"Seeing Things" by Oliver Postgate

Memoir

Stephen

8/12/20251 min read

If it is charm that you seek, then celebrate with me the hundredth anniversary of the birth of Oliver Postgate (1925-2008), a man whose voice is very well-known and remembered with much affection by generations of British people due to its very frequent presence on the children’s television programmes we all watched in infancy.

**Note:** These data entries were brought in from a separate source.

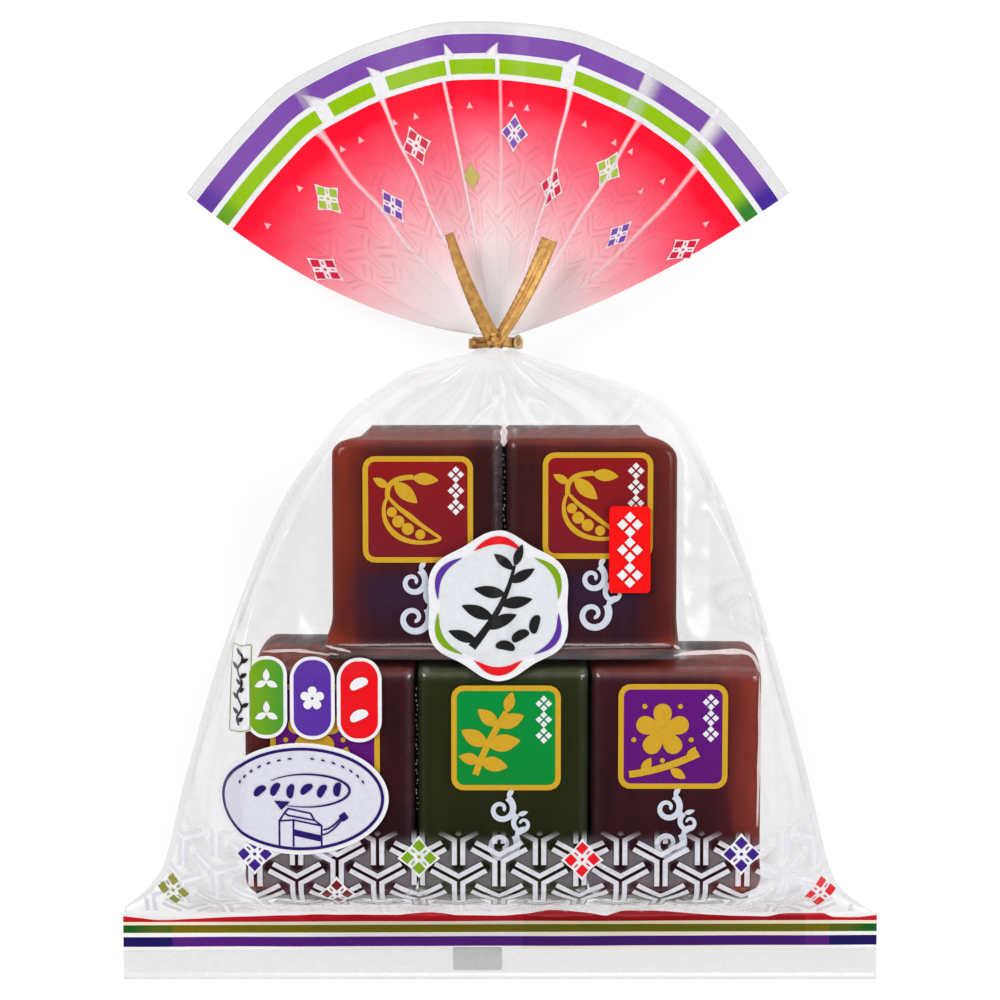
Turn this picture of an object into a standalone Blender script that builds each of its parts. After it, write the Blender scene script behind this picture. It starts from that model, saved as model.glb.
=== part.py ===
"""A clear film gift bag of five wrapped yokan blocks, lying on its back.

The film is tied at the neck with a twist tie and spread above it as a pleated
fan. +Z is up, +Y points to the fan, and the origin is the middle of the
underside. Sizes are in millimetres and become metres where meshes are made.
"""

import math

import bmesh
import bpy
import numpy as np

MM = 0.001

# Overall size
LENGTH = 201.0
WIDTH = 160.0

# One wrapped block: across, along and up
BLOCK_WIDTH = 33.8
BLOCK_LENGTH = 46.0
BLOCK_DEPTH = 27.6

# How the five blocks lie: three below the row joint, two above it
WRAP_GAP = 0.8
BLOCK_PITCH = BLOCK_WIDTH + WRAP_GAP
ROW_JOINT_Y = -28.2
LOWER_ROW_X = 0.6
UPPER_ROW_X = 0.9
LOWER_JOINTS = (LOWER_ROW_X - BLOCK_PITCH / 2, LOWER_ROW_X + BLOCK_PITCH / 2)
LOWER_HALF = BLOCK_PITCH * 1.5
UPPER_HALF = BLOCK_PITCH

# Film pouch round the blocks
FILM_GAP = 0.7
HEM_HEIGHT = 14.2
HEM_THICKNESS = 0.8
EDGE_THICKNESS = 0.6
BACK_CURVE = 7.0
SLOPE_POWER = 1.15
NECK_POWER = 2.0
GROOVE_DEPTH = 1.2
GROOVE_WIDTH = 1.7
GROOVE_FADE = 3.0
END_FADE = 5.5
SHOULDER_SAG = 2.6
SHOULDER_EDGE = 7.0
SHOULDER_LENGTH = 12.0

# Gathered neck
NECK_X = -0.9
NECK_Y = 34.7
NECK_Z = 10.0
NECK_LENGTH = 3.4
NECK_HALF_WIDTH = 4.3
NECK_HALF_HEIGHT = 4.3
NECK_FLAT = 0.8

# Pleated fan above the neck
FAN_CENTRE_X = -2.5
FAN_CENTRE_Y = 28.4
FAN_RADIUS = LENGTH / 2 - FAN_CENTRE_Y
FAN_FOLDS = (-59.2, -36.0, -22.0, -8.5, 1.5, 15.0, 29.5, 42.0, 59.2)
FAN_FLATNESS = 0.6
FAN_SPREAD_AT_NECK = 1.28
FAN_EXTRA_SPREAD = (0.12, -0.07)
FAN_REACH = 29.0
FAN_THICKNESS = 0.8
FAN_RIM_Z = 3.4
PLEAT_RISE = 2.0
PLEAT_POWER = 1.2
GATHER_FADE = 0.10

# Twist tie
TIE_CLEARANCE = 0.4
STRAP_WIDTH = 2.0
STRAP_THICKNESS = 0.8
STRAP_CORNER = 0.2
RIBBON_WIDTH = 3.4
RIBBON_THICKNESS = 0.5
WIRE_DIAMETER = 0.9
KNOT_HALF_SIZE = (2.2, 1.7, 1.3)
KNOT_FORWARD = 0.4
KNOT_SUNK = 0.25
LEFT_BEND = (-6.8, 45.5)
LEFT_TIP = (-10.2, 56.6, 16.2)
LEFT_TURN = (20.0, 62.0)
RIGHT_BEND = (5.6, 44.0)
RIGHT_TIP = (9.9, 55.4, 16.6)
RIGHT_TURN = (50.0, 8.0)

HEM_TOP_Y = -LENGTH / 2 + HEM_HEIGHT
LOWER_END_Y = ROW_JOINT_Y - BLOCK_LENGTH
UPPER_END_Y = ROW_JOINT_Y + BLOCK_LENGTH
POUCH_TOP_Z = BLOCK_DEPTH + FILM_GAP
NECK_START_Y = NECK_Y - NECK_LENGTH / 2
NECK_END_Y = NECK_Y + NECK_LENGTH / 2

# Half width of the pouch against Y, from the hem to the neck
OUTLINE = (
    (HEM_TOP_Y, WIDTH / 2),
    (-84.3, 77.8),
    (-80.5, 73.4),
    (-75.0, 70.0),
    (-58.0, 65.6),
    (-28.0, 57.0),
    (0.0, 46.6),
    (12.0, 39.9),
    (18.0, 35.9),
    (22.0, 31.9),
    (25.5, 26.0),
    (29.0, 17.8),
    (31.4, 10.0),
    (NECK_START_Y, NECK_HALF_WIDTH),
)

# Middle of the pouch against Y: it leans a little towards +X at the upper blocks
MIDDLE = (
    (HEM_TOP_Y, 0.0),
    (-84.3, -1.2),
    (-80.5, -1.25),
    (-75.0, -0.8),
    (-40.0, -0.6),
    (-10.0, 0.2),
    (6.0, 0.9),
    (14.0, 1.9),
    (22.0, 2.6),
    (26.0, 1.4),
    (30.0, -1.6),
    (NECK_START_Y, NECK_X),
)

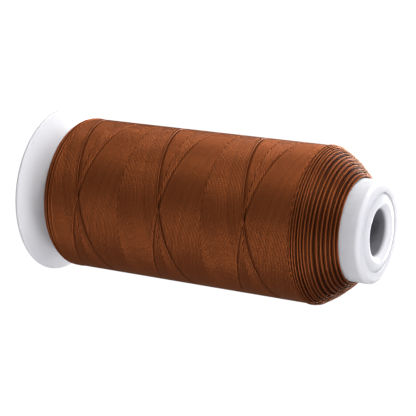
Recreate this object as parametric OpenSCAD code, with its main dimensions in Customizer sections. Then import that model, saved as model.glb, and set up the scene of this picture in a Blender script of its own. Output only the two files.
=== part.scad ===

He was responsible for Noggin the Nog, The Clangers, The Pogles, Ivor the Engine and Bagpuss among others. He wrote the scripts, supervised the animation and provided most of the narration too. In 2000 he wrote a warm-hearted autobiography called 'Seeing Things' in which he described how, when doing casual stage management work at the BBC, he first started producing his own television shows:

"While I had been doing a stint on children's programmes, I had come to see that quite a lot of the material that was being sent out was pretty thin stuff, just about adequate to fill the time. So, on the basis that I probably couldn't do a lot worse, I sat down one morning in 1958 and took pencil and paper to write a story series for children's television."

Soon afterwards he was paired up with Peter Firmin who went on to design all the backdrops and create the puppets they worked with. He was also responsible for the famous Basil Brush puppet. They worked together from a large garden shed for almost thirty years having formed a company called 'SmallFilms' which continues to operate.

Oliver was the grandson of George Lansbury, the first leader of the Labour Party, and a nephew of the leading left-wing intellectual, Margaret Cole. He was politically active for most of his life, particularly in the anti-nuclear movement, and his thinking often found its way into his TV shows, albeit in a very subtle, sweetly nostalgic and charming way.